Quote only the lines from the line containing "const module = new THREE.Group();" to the line containing "bpy.context.view_layer.update()", with both of those lines included, please, exactly as written.

::::::

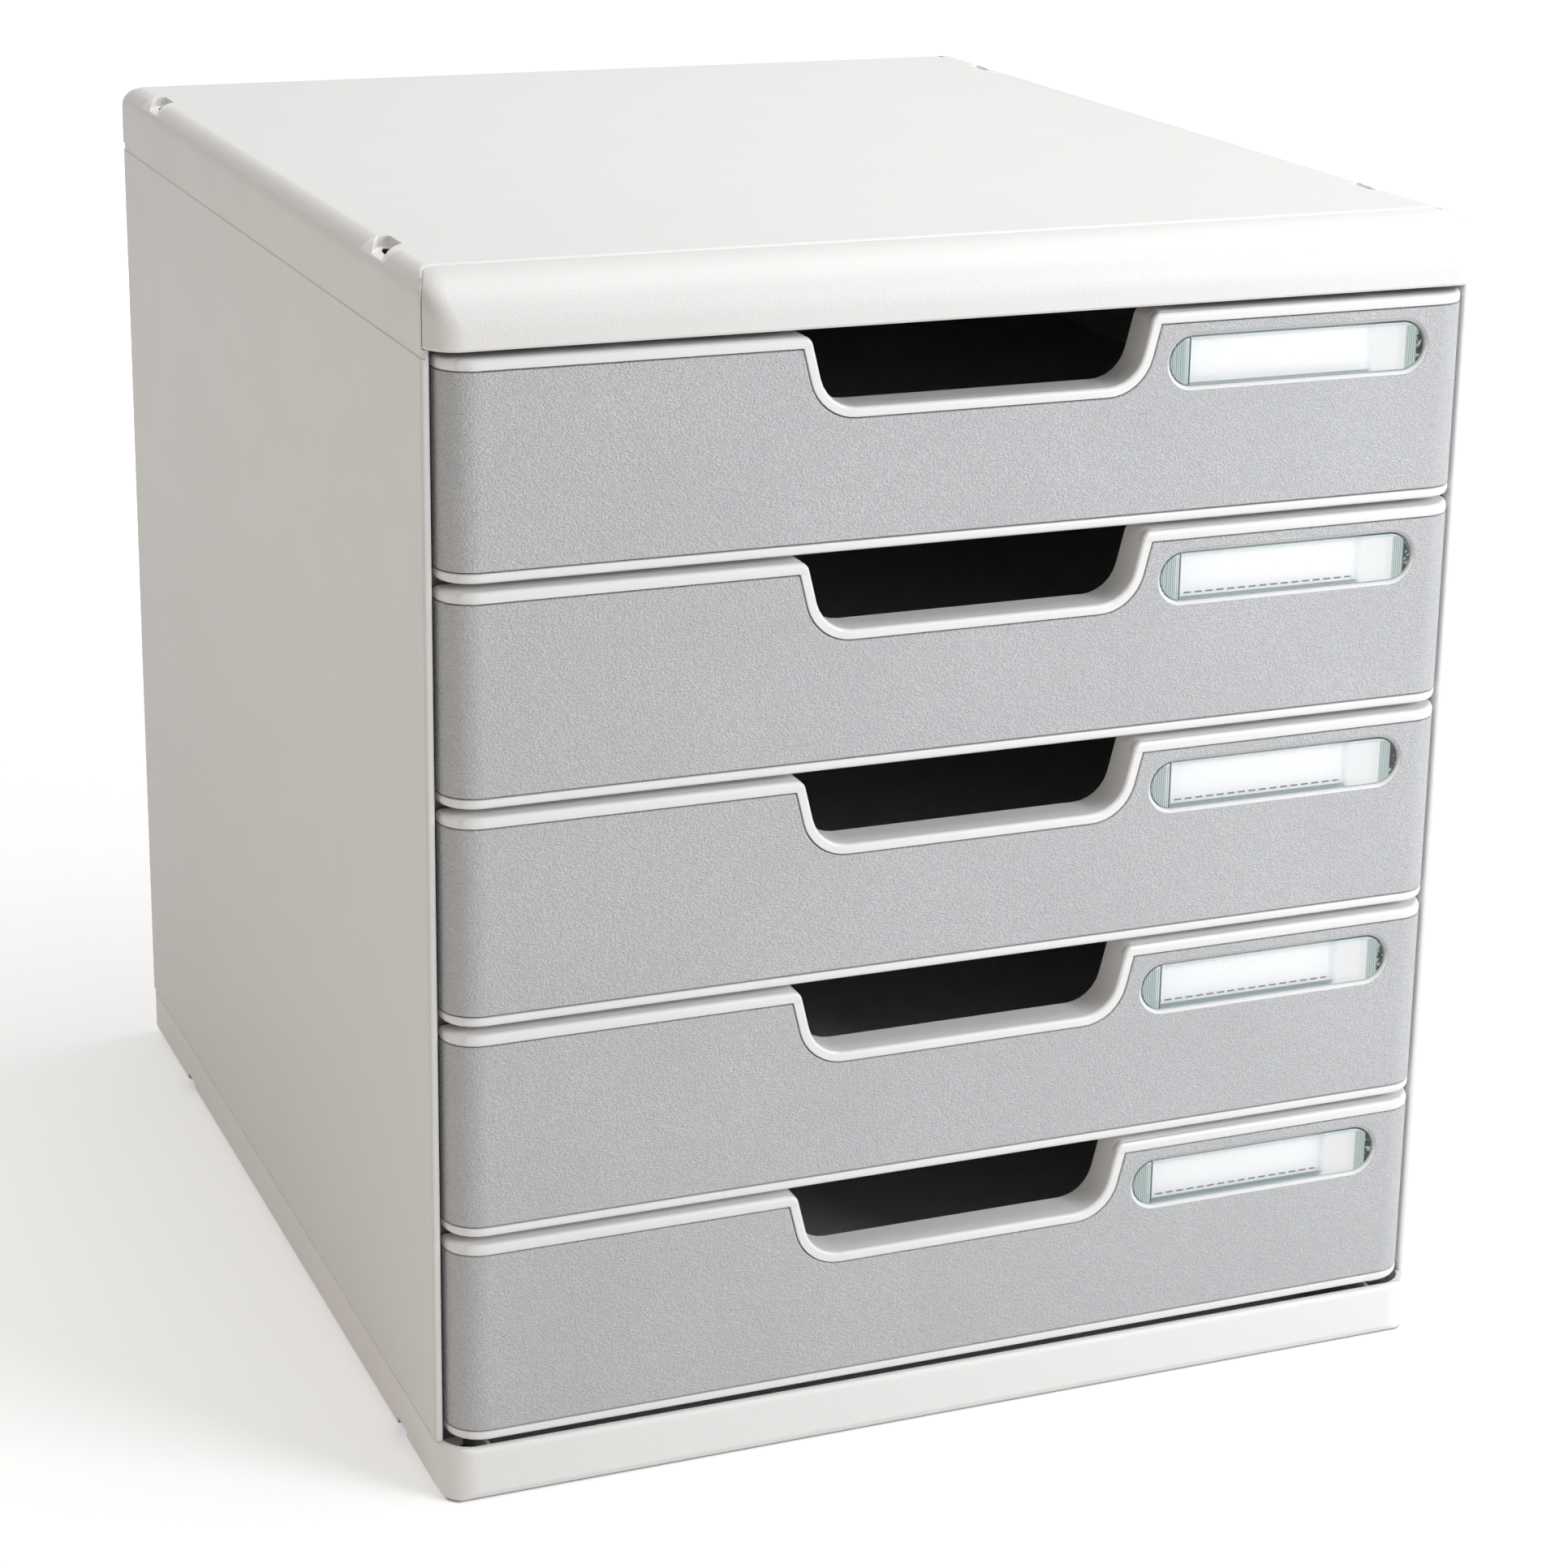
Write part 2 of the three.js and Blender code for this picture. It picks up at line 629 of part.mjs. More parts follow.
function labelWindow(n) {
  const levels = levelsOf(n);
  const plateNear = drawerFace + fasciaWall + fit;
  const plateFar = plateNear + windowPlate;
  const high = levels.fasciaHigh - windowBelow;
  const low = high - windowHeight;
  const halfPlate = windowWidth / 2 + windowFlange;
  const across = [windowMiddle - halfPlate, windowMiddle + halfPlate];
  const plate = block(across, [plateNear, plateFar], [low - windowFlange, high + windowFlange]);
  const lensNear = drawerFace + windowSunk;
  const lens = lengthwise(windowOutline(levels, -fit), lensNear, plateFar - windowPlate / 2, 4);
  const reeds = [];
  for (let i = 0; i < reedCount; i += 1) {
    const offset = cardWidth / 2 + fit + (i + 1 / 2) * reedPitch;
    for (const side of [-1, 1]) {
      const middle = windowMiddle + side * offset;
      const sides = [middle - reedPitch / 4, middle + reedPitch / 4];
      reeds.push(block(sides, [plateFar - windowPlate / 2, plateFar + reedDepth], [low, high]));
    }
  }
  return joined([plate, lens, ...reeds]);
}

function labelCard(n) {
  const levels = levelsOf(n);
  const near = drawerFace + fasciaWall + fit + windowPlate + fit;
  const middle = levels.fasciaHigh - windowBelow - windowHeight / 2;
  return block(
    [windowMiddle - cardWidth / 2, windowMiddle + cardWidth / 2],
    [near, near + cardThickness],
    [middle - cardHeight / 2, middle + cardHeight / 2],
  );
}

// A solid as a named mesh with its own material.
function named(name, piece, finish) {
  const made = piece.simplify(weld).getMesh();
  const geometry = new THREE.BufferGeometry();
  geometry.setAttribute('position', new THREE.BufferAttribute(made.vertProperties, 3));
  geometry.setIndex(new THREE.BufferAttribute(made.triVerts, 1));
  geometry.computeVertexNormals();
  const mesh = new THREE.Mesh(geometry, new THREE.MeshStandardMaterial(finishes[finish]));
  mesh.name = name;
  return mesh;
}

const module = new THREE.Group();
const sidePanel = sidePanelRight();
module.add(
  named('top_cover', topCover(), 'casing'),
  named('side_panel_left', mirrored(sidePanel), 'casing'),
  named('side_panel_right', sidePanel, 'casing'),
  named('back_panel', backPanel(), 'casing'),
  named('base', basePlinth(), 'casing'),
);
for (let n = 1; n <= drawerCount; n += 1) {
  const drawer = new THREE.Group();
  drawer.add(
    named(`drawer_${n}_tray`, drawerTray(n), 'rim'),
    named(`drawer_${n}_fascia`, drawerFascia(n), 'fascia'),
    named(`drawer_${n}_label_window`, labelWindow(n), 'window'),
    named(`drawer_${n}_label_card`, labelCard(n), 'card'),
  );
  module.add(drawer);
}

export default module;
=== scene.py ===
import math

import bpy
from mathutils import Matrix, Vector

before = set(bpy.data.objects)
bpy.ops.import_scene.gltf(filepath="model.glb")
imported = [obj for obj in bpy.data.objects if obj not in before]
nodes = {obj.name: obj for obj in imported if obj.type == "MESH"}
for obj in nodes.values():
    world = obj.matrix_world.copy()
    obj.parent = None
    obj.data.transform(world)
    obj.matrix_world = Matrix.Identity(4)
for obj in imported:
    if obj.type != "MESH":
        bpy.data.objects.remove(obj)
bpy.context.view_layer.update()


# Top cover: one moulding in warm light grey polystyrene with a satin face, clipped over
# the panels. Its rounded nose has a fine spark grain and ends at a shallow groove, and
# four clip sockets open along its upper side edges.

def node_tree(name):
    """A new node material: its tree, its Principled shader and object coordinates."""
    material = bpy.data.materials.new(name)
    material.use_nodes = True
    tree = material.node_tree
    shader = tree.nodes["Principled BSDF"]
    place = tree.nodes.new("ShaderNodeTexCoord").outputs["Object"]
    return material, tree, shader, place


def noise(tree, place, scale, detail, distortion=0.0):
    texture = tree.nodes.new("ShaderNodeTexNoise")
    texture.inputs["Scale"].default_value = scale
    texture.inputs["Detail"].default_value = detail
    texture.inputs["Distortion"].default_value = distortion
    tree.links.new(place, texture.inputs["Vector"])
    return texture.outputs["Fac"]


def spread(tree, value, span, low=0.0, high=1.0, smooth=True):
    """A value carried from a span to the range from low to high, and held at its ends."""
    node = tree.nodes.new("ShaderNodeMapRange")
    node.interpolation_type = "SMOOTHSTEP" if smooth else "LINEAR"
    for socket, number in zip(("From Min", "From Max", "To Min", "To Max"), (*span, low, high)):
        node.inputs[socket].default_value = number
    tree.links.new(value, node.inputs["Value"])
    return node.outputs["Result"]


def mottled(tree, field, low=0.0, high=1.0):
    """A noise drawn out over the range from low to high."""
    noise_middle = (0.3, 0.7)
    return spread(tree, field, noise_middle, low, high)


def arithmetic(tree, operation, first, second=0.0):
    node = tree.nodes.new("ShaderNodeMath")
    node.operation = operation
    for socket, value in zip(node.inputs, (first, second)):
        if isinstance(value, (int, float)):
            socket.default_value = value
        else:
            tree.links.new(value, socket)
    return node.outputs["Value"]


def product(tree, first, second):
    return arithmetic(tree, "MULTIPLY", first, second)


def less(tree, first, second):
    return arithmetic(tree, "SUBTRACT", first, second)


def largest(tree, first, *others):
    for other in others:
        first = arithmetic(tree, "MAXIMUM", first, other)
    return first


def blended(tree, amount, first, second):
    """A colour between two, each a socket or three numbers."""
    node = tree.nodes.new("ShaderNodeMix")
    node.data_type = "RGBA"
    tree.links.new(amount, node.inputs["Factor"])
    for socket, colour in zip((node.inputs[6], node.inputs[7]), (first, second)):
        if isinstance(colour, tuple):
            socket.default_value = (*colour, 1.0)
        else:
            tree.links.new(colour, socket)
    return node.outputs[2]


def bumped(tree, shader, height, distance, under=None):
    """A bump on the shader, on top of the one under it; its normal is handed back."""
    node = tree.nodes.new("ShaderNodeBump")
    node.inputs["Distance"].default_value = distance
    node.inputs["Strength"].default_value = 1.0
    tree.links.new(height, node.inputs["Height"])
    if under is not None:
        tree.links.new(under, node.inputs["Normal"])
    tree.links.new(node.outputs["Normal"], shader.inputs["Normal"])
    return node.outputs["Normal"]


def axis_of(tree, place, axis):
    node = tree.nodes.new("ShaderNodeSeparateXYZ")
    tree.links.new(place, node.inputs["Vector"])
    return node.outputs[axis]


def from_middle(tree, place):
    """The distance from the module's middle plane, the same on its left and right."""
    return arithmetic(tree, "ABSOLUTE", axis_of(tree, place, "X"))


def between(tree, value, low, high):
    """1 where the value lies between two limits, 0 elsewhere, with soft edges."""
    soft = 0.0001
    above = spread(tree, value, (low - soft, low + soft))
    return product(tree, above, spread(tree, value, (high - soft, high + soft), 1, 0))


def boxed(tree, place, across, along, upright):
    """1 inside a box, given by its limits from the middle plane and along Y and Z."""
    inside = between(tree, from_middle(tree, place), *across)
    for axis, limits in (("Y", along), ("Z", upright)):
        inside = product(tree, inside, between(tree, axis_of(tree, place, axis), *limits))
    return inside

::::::

**SOLUTION FOR THIS EXERCISE:**
const module = new THREE.Group();
const sidePanel = sidePanelRight();
module.add(
  named('top_cover', topCover(), 'casing'),
  named('side_panel_left', mirrored(sidePanel), 'casing'),
  named('side_panel_right', sidePanel, 'casing'),
  named('back_panel', backPanel(), 'casing'),
  named('base', basePlinth(), 'casing'),
);
for (let n = 1; n <= drawerCount; n += 1) {
  const drawer = new THREE.Group();
  drawer.add(
    named(`drawer_${n}_tray`, drawerTray(n), 'rim'),
    named(`drawer_${n}_fascia`, drawerFascia(n), 'fascia'),
    named(`drawer_${n}_label_window`, labelWindow(n), 'window'),
    named(`drawer_${n}_label_card`, labelCard(n), 'card'),
  );
  module.add(drawer);
}

export default module;
=== scene.py ===
import math

import bpy
from mathutils import Matrix, Vector

before = set(bpy.data.objects)
bpy.ops.import_scene.gltf(filepath="model.glb")
imported = [obj for obj in bpy.data.objects if obj not in before]
nodes = {obj.name: obj for obj in imported if obj.type == "MESH"}
for obj in nodes.values():
    world = obj.matrix_world.copy()
    obj.parent = None
    obj.data.transform(world)
    obj.matrix_world = Matrix.Identity(4)
for obj in imported:
    if obj.type != "MESH":
        bpy.data.objects.remove(obj)
bpy.context.view_layer.update()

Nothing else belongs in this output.